In June 1902, Maillol had his first one-man-show at the gallery of Vollard. Thirty-three pieces of work, including sculpture, ceramics, tapestries and furniture, were exhibited. Octave Mirbeau, a renowned writer who was at the age of 56, found Maillol at the exhibition and purchased “Leda”. Mirbeau showed it to Rodin, and wrote about Rodin’s reaction in his letter to Maillol:
“He picked up your Leda, just as I had done, and looked at it intently, examining it from every angle, turning it round in every direction. ‘It is most beautiful’; he said, ‘what an artist!’ He looked at it again, and went on: ‘Do you know why it is so beautiful and why one can spend hours looking at it? It is because it makes no attempt to arouse curiosity’. And there was a look of melancholy in his eyes. ‘I do not know, I swear I do not know of any modern piece of sculpture that is of such an absolute beauty, and absolute purity, so evidently a masterpiece.’” (Rewald 1939, p.13)

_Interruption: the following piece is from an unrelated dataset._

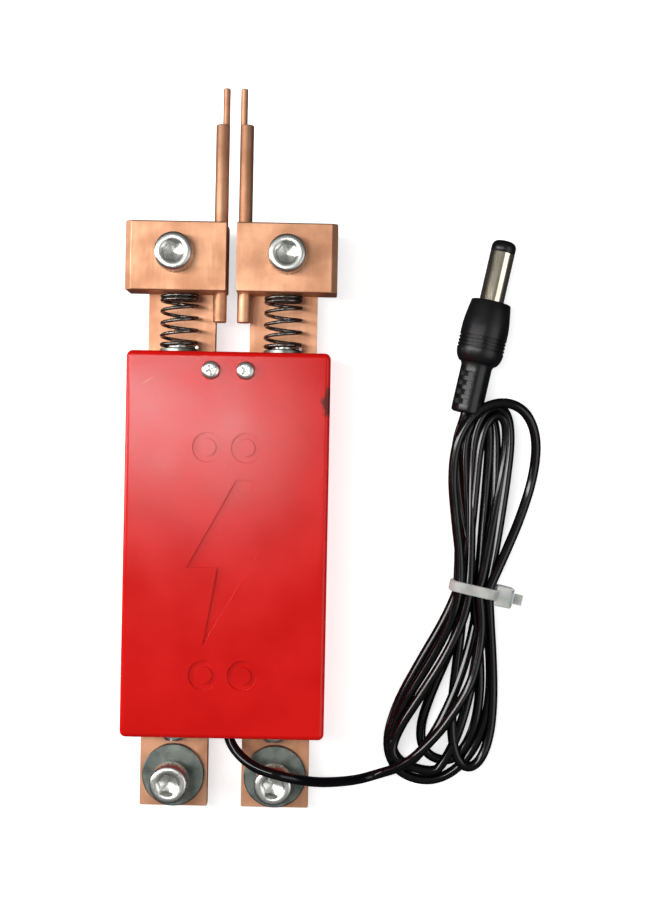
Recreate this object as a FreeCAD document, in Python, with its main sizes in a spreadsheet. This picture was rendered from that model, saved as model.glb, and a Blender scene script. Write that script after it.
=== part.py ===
"""Hand-held resistance spot welding pen with two sprung copper carriers.

X runs across the pen, Y along it towards the electrode tips, Z out of its front.
The pen lies on the flat back of its case at Z = 0, with its cord and plug beside it.
Lengths are in millimetres.
"""
import FreeCAD
import Part
import Sketcher
import math
import os
import re

doc = FreeCAD.newDocument("SpotWeldingPen")
Vector = FreeCAD.Vector
Rotation = FreeCAD.Rotation
Placement = FreeCAD.Placement

LEFT, RIGHT = -1, 1
SIDES = ((LEFT, "left"), (RIGHT, "right"))
ALONG_Y = Rotation(Vector(1, 0, 0), -90)
AGAINST_Y = Rotation(Vector(1, 0, 0), 90)
FACE_BACK = Rotation(Vector(1, 0, 0), 180)
UPRIGHT = Rotation()

SIZES = (
    ("fit", 0.02, "gap between pieces that are clamped together"),
    ("slide_gap", 0.15, "gap round each bar where it slides"),
    ("case_width", 44.0, "case across X"),
    ("case_top", 21.2, "case end face towards the tips"),
    ("case_length", 83.4, "case along Y"),
    ("case_depth", 20.5, "case from back to front"),
    ("case_wall", 2.0, "wall of both shells"),
    ("case_corner", 1.3, "radius of the case corners"),
    ("case_edge", 1.1, "radius of the front and back edges"),
    ("bar_offset", 11.3, "bar centre line from the middle"),
    ("bar_width", 15.0, "copper bar across X"),
    ("bar_thickness", 3.0, "copper bar along Z"),
    ("bar_back", 5.0, "back face of the bars"),
    ("bar_tail", 17.3, "bars beyond the lower end face of the case"),
    ("bar_chamfer", 0.2, "corners of the bars"),
    ("block_inner", 1.1, "inner face of a clamp block from the middle"),
    ("block_width", 22.0, "clamp block across X"),
    ("block_length", 15.1, "clamp block along Y"),
    ("block_depth", 10.0, "clamp block along Z"),
    ("block_low", 34.4, "underside of the clamp blocks"),
    ("block_bevel", 1.3, "bevel of the outer front edge"),
    ("slit_width", 1.0, "slit that lets the clamp close"),
    ("slit_reach", 17.6, "bottom of the slit from the middle"),
    ("rod_offset", 2.65, "electrode axis from the middle"),
    ("rod_height", 12.5, "electrode axis above the back"),
    ("rod_radius", 1.5, "electrode shank"),
    ("rod_foot", 28.0, "lower end of the electrodes"),
    ("rod_end", 71.5, "shoulder of the electrodes"),
    ("tip_radius", 0.75, "electrode tip"),
    ("tip_end", 79.5, "contact face of the tips"),
    ("tip_offset", 0.72, "tip axis from the shank axis"),
    ("tip_chamfer", 0.15, "edge of the contact face"),
    ("screw_offset", 12.2, "clamp screw axis from the middle"),
    ("screw_rise", 8.0, "clamp screw axis above the block underside"),
    ("screw_radius", 2.5, "M5 shank"),
    ("screw_play", 0.1, "radial play of screws in their clearance holes"),
    ("shank_chamfer", 0.4, "ends of the M5 shanks"),
    ("head_radius", 4.25, "M5 socket head"),
    ("head_height", 5.0, "M5 socket head"),
    ("head_chamfer", 0.5, "M5 socket head rim"),
    ("socket_flats", 4.0, "hexagon key size"),
    ("socket_depth", 2.6, "hexagon socket"),
    ("nut_flats", 8.0, "M5 nut across flats"),
    ("nut_height", 3.6, "M5 nut"),
    ("shank_end", 1.2, "end of the M5 shanks above the back"),
    ("terminal_rise", 7.1, "terminal screw axis above the bar end"),
    ("terminal_height", 15.0, "underside of the terminal screw heads"),
    ("washer_radius", 6.9, "terminal washer"),
    ("washer_thickness", 1.5, "terminal washer"),
    ("spring_offset", 11.4, "spring axis from the middle"),
    ("spring_gap", 0.7, "springs to the bars"),
    ("spring_radius", 3.9, "mean radius of the spring coils"),
    ("wire_radius", 0.4, "spring wire"),
    ("spring_turns", 5.25, "turns of each spring"),
    ("seat_lip", 0.3, "spring seat washer beyond the mean radius of the coils"),
    ("seat_thickness", 0.8, "spring seat washer"),
    ("pan_radius", 2.4, "M2.6 pan head"),
    ("pan_height", 1.8, "M2.6 pan head"),
    ("pan_shank", 1.3, "M2.6 shank"),
    ("pan_length", 8.0, "M2.6 shank length"),
    ("base_screw_offset", 11.0, "lower end screws from the middle"),
    ("small_radius", 2.0, "M2 pan head"),
    ("small_height", 1.3, "M2 pan head"),
    ("small_shank", 1.0, "M2 shank"),
    ("small_length", 9.0, "M2 shank length"),
    ("small_offset", 3.75, "M2 screws from the middle"),
    ("small_drop", 4.1, "M2 screws below the top face of the case"),
    ("recess_depth", 0.9, "M2.6 cross recess"),
    ("small_recess", 0.63, "M2 cross recess"),
    ("hole_spare", 0.3, "blind holes beyond the ends of their screws"),
    ("cut_over", 1.0, "cuts beyond the faces that they open"),
    ("pin_chamfer", 0.2, "ends of pins and rods"),
    ("pin_play", 0.05, "radial play of the switch's pins"),
    ("guide_length", 6.5, "both guide blocks along Y"),
    ("notch_low", -3.0, "cord notch of the lower guide, left side"),
    ("notch_high", 8.0, "cord notch of the lower guide, right side"),
    ("notch_floor", 12.0, "cord notch of the lower guide, floor"),
    ("pillar_radius", 2.7, "screw pillars of the shells"),
    ("case_screw_length", 12.0, "rear screws, shank"),
    ("case_screw_sink", 2.1, "rear screws, depth of the head recess"),
    ("case_screw_drop", 12.2, "uppermost rear screw below the top face"),
    ("case_screw_lift", 15.2, "lowest rear screw above the lower end face"),
    ("stop_radius", 1.25, "stop pin"),
    ("stop_offset", 15.5, "stop pin from the middle"),
    ("stop_front", 12.0, "front end of the stop pins"),
    ("stop_gap", 0.02, "stop pin to the guide at rest"),
    ("press_travel", 4.0, "travel of each carrier"),
    ("switch_top", 2.0, "plunger side of the switch body"),
    ("switch_width", 12.8, "switch body across X"),
    ("switch_height", 6.5, "switch body along Y"),
    ("switch_depth", 5.8, "switch body along Z"),
    ("switch_back", 10.2, "back of the switch body"),
    ("peg_spacing", 6.5, "switch mounting holes"),
    ("peg_rise", 1.6, "mounting holes above the terminal side"),
    ("peg_radius", 1.05, "switch pegs"),
    ("peg_collar", 1.9, "spacers round the switch pegs"),
    ("peg_start", 0.8, "back of the switch body to the ends of the pegs"),
    ("pivot_offset", 5.4, "lever pivot from the middle"),
    ("pivot_rise", 0.9, "lever pivot above the switch body"),
    ("lever_reach", 14.2, "lever beyond its pivot"),
    ("lever_thickness", 0.35, "lever sheet"),
    ("lever_width", 3.6, "lever sheet along Z"),
    ("post_offset", 8.0, "trigger post from the middle"),
    ("post_radius", 1.4, "trigger post"),
    ("post_front", 15.0, "front end of the trigger post"),
    ("contact_gap", 0.12, "post to lever and lever to plunger"),
    ("plunger_travel", 0.78, "travel of the plunger"),
    ("plunger_offset", 2.0, "switch plunger from the middle"),
    ("plunger_radius", 0.8, "switch plunger"),
    ("plunger_depth", 1.6, "plunger inside the body at rest"),
    ("plunger_reach", 1.14, "plunger beyond the body at rest"),
    ("blade_width", 1.2, "switch terminals"),
    ("blade_thickness", 0.5, "switch terminals"),
    ("blade_length", 3.2, "switch terminals"),
    ("blade_spacing", 5.08, "switch terminals"),
    ("lead_radius", 0.5, "inner leads"),
    ("lead_spacing", 0.55, "inner leads from the middle of the cord"),
    ("cord_radius", 1.1, "cord"),
    ("cord_exit_offset", 1.2, "cord exit from the middle"),
    ("cord_exit_height", 16.0, "cord exit above the back"),
    ("bush_radius", 1.9, "cord bush in the wall"),
    ("bush_collar", 2.35, "cord bush inside the wall"),
    ("bush_collar_length", 1.0, "cord bush inside the wall"),
    ("hank_height", 7.2, "cord hank"),
    ("tie_width", 2.4, "cable tie strap"),
    ("tie_thickness", 0.9, "cable tie strap"),
    ("tie_inner_width", 9.0, "space inside the cable tie"),
    ("tie_inner_height", 6.4, "space inside the cable tie"),
    ("tie_head_width", 4.0, "cable tie head"),
    ("tie_head_length", 4.6, "cable tie head"),
    ("tie_tail_length", 2.4, "cut end of the strap"),
    ("tie_corner", 1.6, "corners of the strap"),
    ("tie_head_height", 5.1, "cable tie head"),
    ("tie_head_rise", 1.3, "underside of the head above that of the strap"),
    ("tie_tail_rise", 3.4, "cut end above the underside of the strap"),
    ("plug_height", 5.4, "plug axis above the table"),
    ("plug_pin_radius", 2.75, "plug barrel, outside"),
    ("plug_bore_radius", 1.05, "plug barrel, inside"),
    ("plug_pin_length", 14.0, "plug barrel beyond the housing"),
    ("plug_tip_length", 2.6, "insulating tip of the barrel"),
    ("plug_housing_length", 14.3, "plug housing"),
    ("plug_front_radius", 4.5, "plug housing at the barrel"),
    ("plug_rear_radius", 5.3, "plug housing at the relief"),
    ("relief_length", 11.3, "plug strain relief"),
    ("relief_radius", 3.5, "plug strain relief"),
    ("relief_slot", 1.05, "slots of the strain relief"),
    ("relief_groove", 0.7, "slots of the strain relief, depth"),
    ("relief_collar", 1.6, "end collar of the strain relief"),
    ("shoulder_drop", 1.2, "rounded shoulder of the plug housing, radius lost"),
    ("shoulder_length", 2.8, "rounded shoulder of the plug housing"),
    ("nose_length", 7.0, "taper of the plug housing towards the barrel"),
    ("nose_edge", 0.5, "edge of the plug housing at the barrel"),
    ("barrel_wall", 0.5, "metal sleeve of the plug barrel"),
    ("contact_wall", 0.3, "inner contact of the plug barrel"),
    ("contact_recess", 0.6, "inner contact behind the end of the barrel"),
    ("tip_round", 0.7, "rounded end of the insulating tip"),
    ("mark_stroke", 1.3, "engraved rings"),
    ("spot_radius", 3.2, "engraved rings"),
    ("eye_radius", 0.65, "lever eye"),
    ("pivot_radius", 0.35, "lever pivot pin"),
    ("ear_thickness", 0.8, "ears that hold the pivot pin"),
    ("ear_root", 0.2, "ears below the top of the switch body"),
    ("mark_depth", 0.5, "engraved strokes"),
)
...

Mirbeau cites Rodin’s words in another place as follows:
“What is admirable in Maillol, or, I would say, eternal, it is the purity, clarity, transparency of his skills and thoughts; that is, none of his works, so far as I have seen, attracts viewers’ curiosity. Nothing, never.” (Mirbeau 1921, p.29-30)
Rodin seems to have noticed immediately that things had remained intact in Maillol from those days he spent alone on the seashore of Banyuls forty years ago.